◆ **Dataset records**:
>>>>>

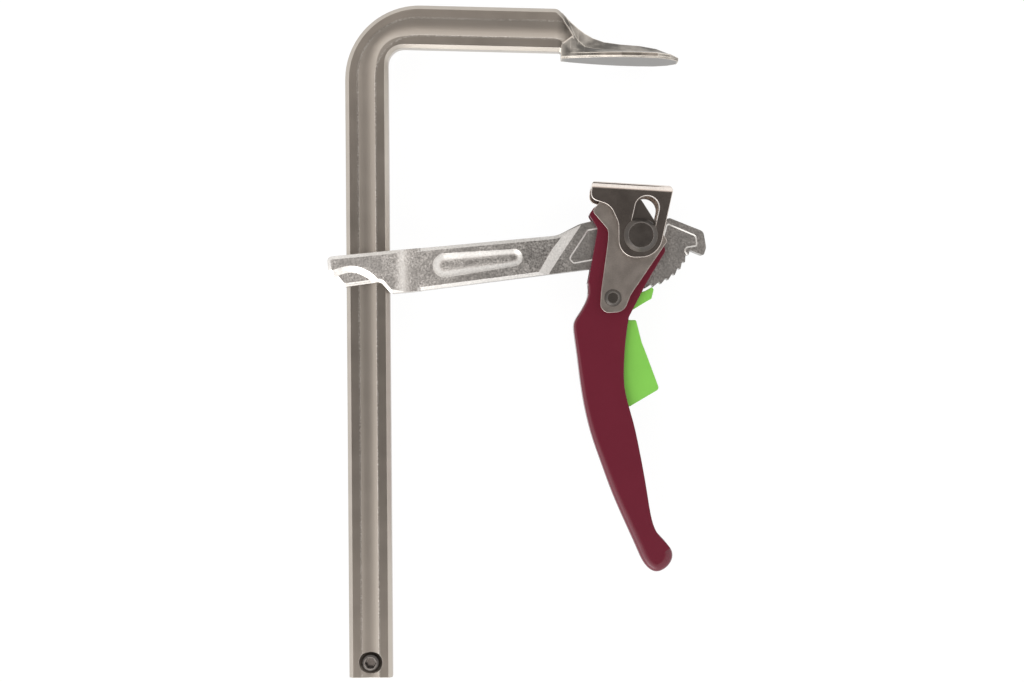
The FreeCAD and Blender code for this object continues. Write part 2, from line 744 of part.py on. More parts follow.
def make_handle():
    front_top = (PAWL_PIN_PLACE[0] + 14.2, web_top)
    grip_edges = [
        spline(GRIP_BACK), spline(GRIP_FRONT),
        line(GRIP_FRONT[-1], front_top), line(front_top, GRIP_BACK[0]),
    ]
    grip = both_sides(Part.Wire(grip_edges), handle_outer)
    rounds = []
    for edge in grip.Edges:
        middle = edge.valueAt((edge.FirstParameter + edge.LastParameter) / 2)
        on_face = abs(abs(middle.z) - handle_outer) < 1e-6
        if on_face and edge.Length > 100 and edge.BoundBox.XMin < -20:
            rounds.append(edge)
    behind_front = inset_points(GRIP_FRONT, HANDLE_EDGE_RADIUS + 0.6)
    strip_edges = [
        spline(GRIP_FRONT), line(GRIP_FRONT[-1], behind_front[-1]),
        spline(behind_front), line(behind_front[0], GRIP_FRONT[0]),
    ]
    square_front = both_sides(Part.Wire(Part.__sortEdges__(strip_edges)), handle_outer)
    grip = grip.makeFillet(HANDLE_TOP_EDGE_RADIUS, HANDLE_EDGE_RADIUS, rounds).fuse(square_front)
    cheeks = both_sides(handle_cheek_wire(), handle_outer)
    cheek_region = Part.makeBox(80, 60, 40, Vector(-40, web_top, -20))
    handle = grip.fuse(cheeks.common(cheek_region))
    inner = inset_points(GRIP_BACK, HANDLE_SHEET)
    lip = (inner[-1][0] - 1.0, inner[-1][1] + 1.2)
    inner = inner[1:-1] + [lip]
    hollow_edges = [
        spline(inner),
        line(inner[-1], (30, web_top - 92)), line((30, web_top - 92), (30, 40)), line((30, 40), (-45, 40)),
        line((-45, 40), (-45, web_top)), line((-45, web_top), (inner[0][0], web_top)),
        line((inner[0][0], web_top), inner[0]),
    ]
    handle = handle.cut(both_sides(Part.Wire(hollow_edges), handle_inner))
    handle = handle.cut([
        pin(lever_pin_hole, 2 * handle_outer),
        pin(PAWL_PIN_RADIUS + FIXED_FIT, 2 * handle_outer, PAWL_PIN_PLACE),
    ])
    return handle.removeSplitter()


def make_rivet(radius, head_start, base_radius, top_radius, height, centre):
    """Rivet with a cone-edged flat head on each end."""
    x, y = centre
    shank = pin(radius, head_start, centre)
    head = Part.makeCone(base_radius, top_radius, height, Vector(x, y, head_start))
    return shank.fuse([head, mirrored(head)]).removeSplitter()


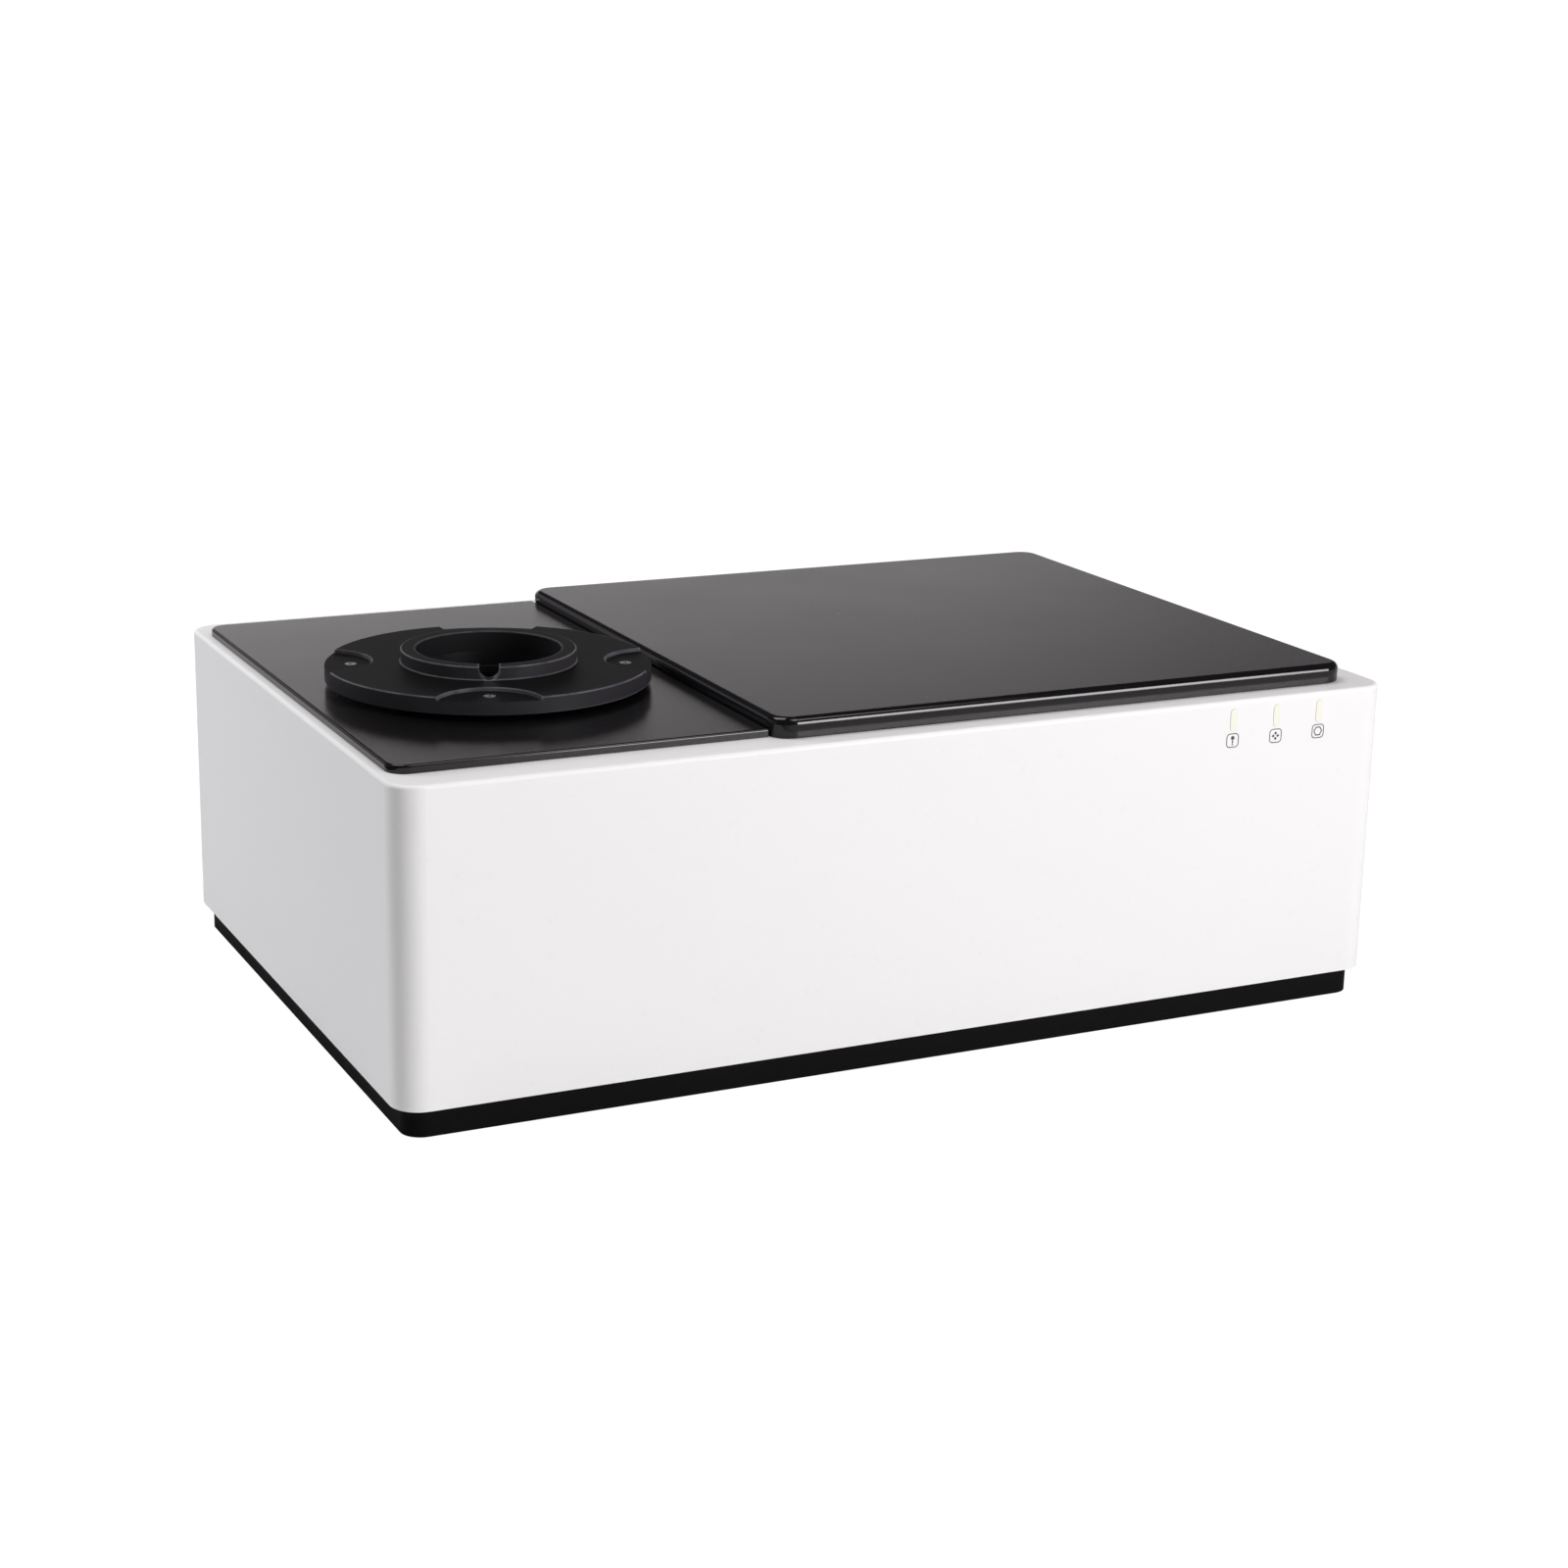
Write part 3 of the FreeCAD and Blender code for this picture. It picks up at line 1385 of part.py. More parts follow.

<<<<<

◆ **Do this**: Give the listing again, word for word.

◆ **Solution to this problem**:
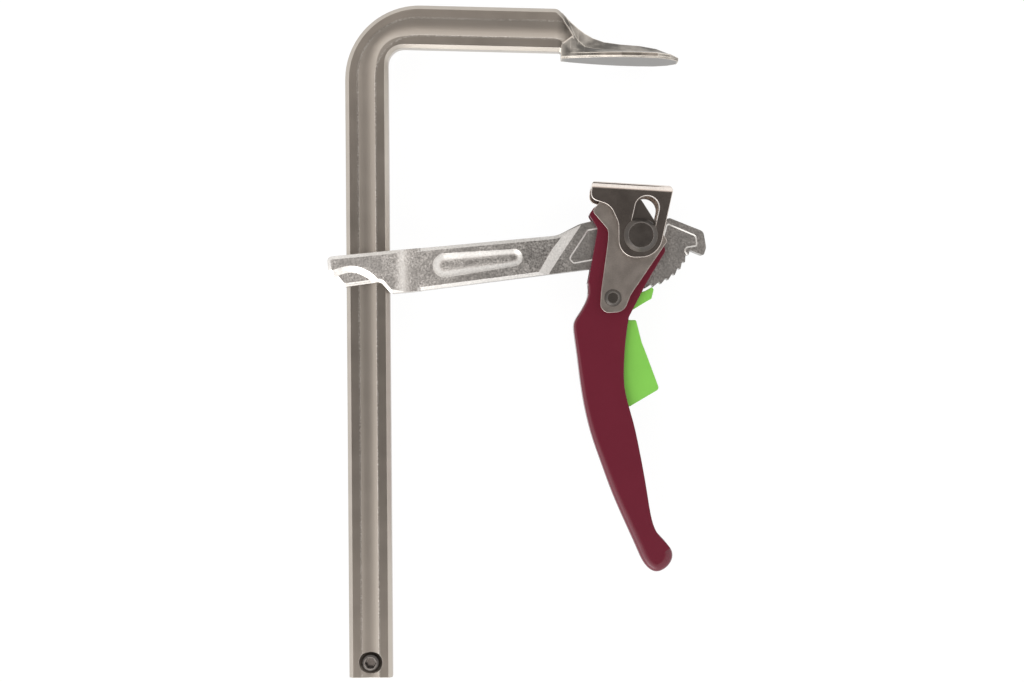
The FreeCAD and Blender code for this object continues. Write part 2, from line 744 of part.py on. More parts follow.
def make_handle():
    front_top = (PAWL_PIN_PLACE[0] + 14.2, web_top)
    grip_edges = [
        spline(GRIP_BACK), spline(GRIP_FRONT),
        line(GRIP_FRONT[-1], front_top), line(front_top, GRIP_BACK[0]),
    ]
    grip = both_sides(Part.Wire(grip_edges), handle_outer)
    rounds = []
    for edge in grip.Edges:
        middle = edge.valueAt((edge.FirstParameter + edge.LastParameter) / 2)
        on_face = abs(abs(middle.z) - handle_outer) < 1e-6
        if on_face and edge.Length > 100 and edge.BoundBox.XMin < -20:
            rounds.append(edge)
    behind_front = inset_points(GRIP_FRONT, HANDLE_EDGE_RADIUS + 0.6)
    strip_edges = [
        spline(GRIP_FRONT), line(GRIP_FRONT[-1], behind_front[-1]),
        spline(behind_front), line(behind_front[0], GRIP_FRONT[0]),
    ]
    square_front = both_sides(Part.Wire(Part.__sortEdges__(strip_edges)), handle_outer)
    grip = grip.makeFillet(HANDLE_TOP_EDGE_RADIUS, HANDLE_EDGE_RADIUS, rounds).fuse(square_front)
    cheeks = both_sides(handle_cheek_wire(), handle_outer)
    cheek_region = Part.makeBox(80, 60, 40, Vector(-40, web_top, -20))
    handle = grip.fuse(cheeks.common(cheek_region))
    inner = inset_points(GRIP_BACK, HANDLE_SHEET)
    lip = (inner[-1][0] - 1.0, inner[-1][1] + 1.2)
    inner = inner[1:-1] + [lip]
    hollow_edges = [
        spline(inner),
        line(inner[-1], (30, web_top - 92)), line((30, web_top - 92), (30, 40)), line((30, 40), (-45, 40)),
        line((-45, 40), (-45, web_top)), line((-45, web_top), (inner[0][0], web_top)),
        line((inner[0][0], web_top), inner[0]),
    ]
    handle = handle.cut(both_sides(Part.Wire(hollow_edges), handle_inner))
    handle = handle.cut([
        pin(lever_pin_hole, 2 * handle_outer),
        pin(PAWL_PIN_RADIUS + FIXED_FIT, 2 * handle_outer, PAWL_PIN_PLACE),
    ])
    return handle.removeSplitter()


def make_rivet(radius, head_start, base_radius, top_radius, height, centre):
    """Rivet with a cone-edged flat head on each end."""
    x, y = centre
    shank = pin(radius, head_start, centre)
    head = Part.makeCone(base_radius, top_radius, height, Vector(x, y, head_start))
    return shank.fuse([head, mirrored(head)]).removeSplitter()


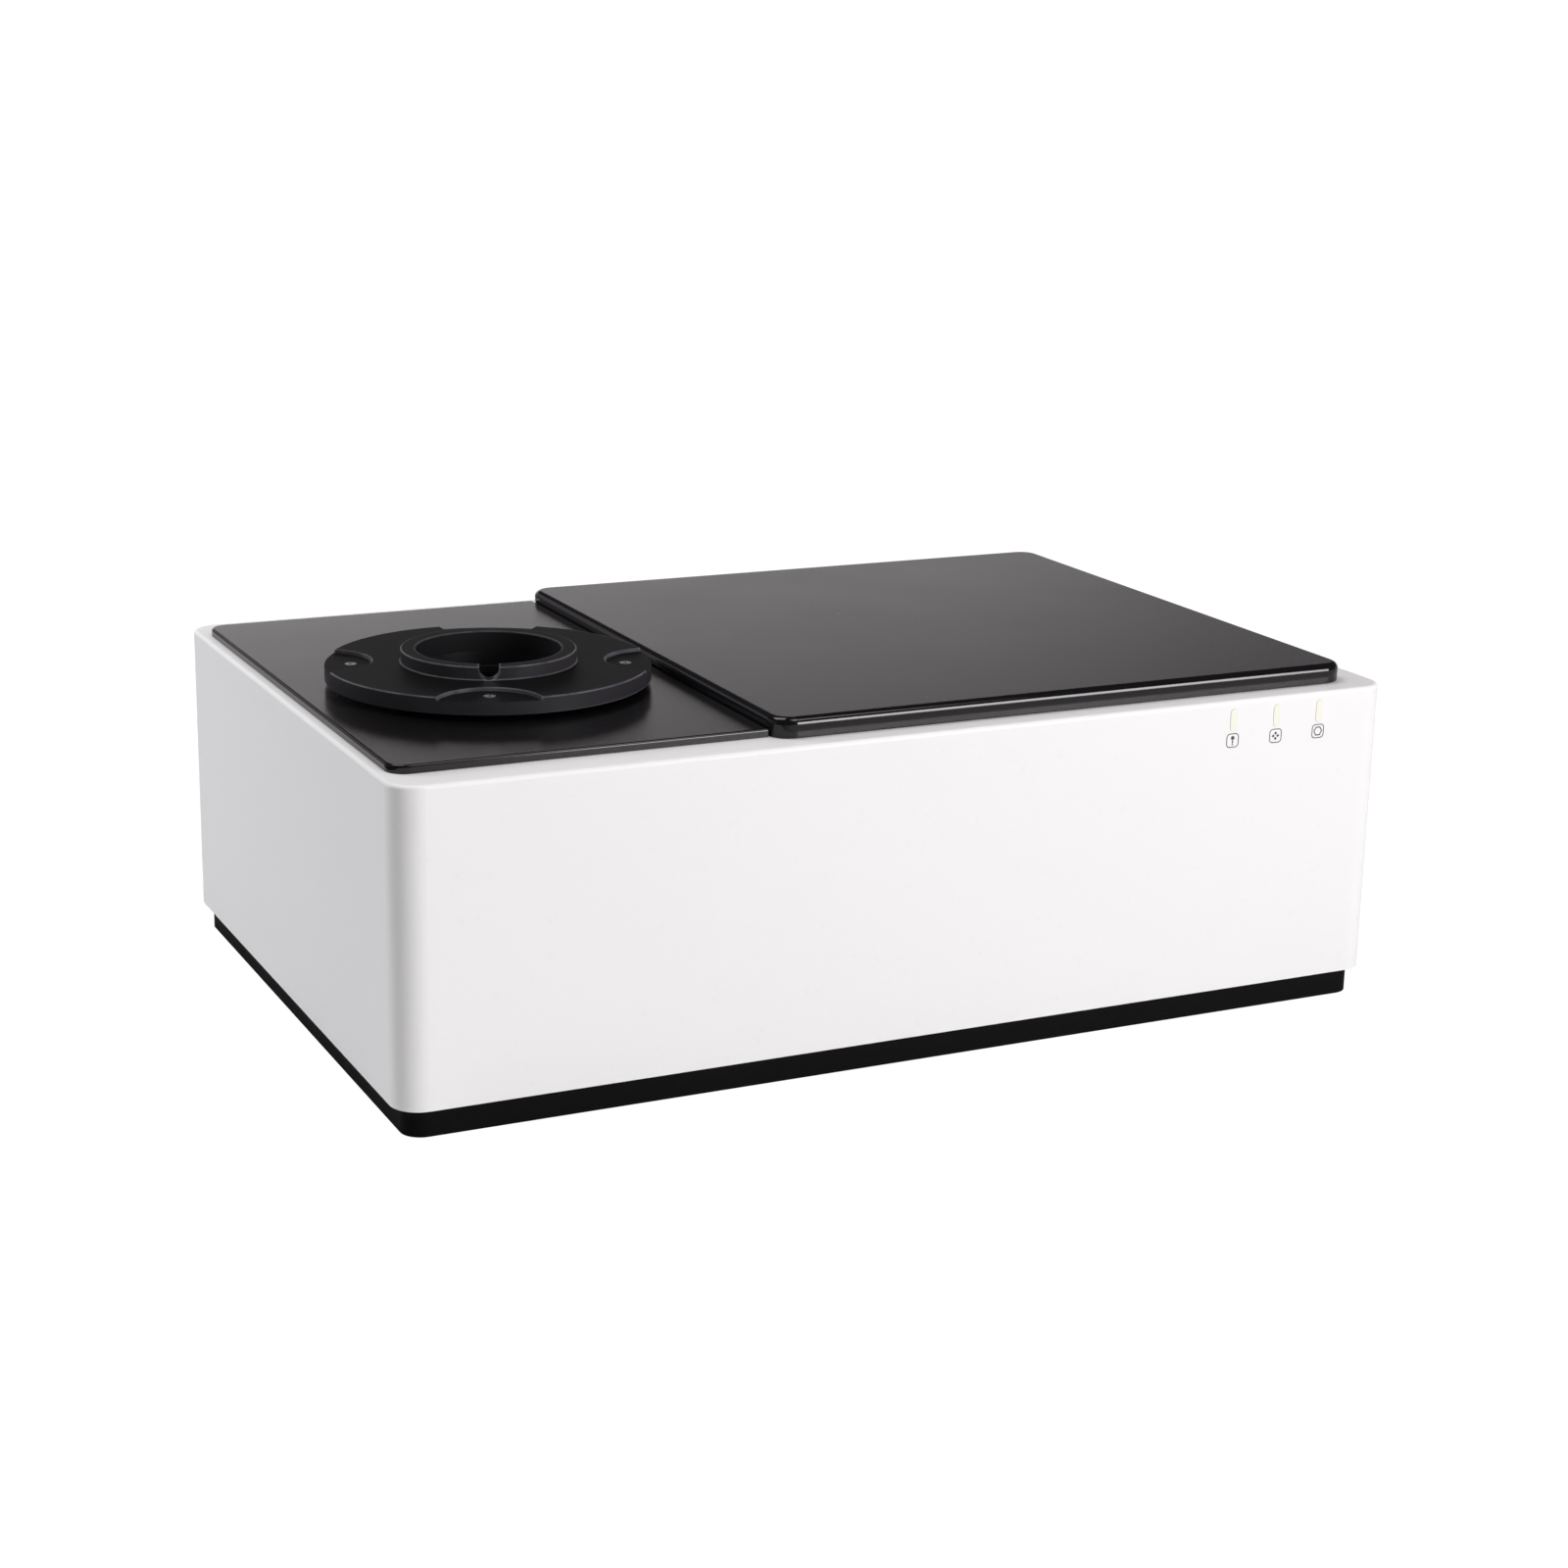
Write part 3 of the FreeCAD and Blender code for this picture. It picks up at line 1385 of part.py. More parts follow.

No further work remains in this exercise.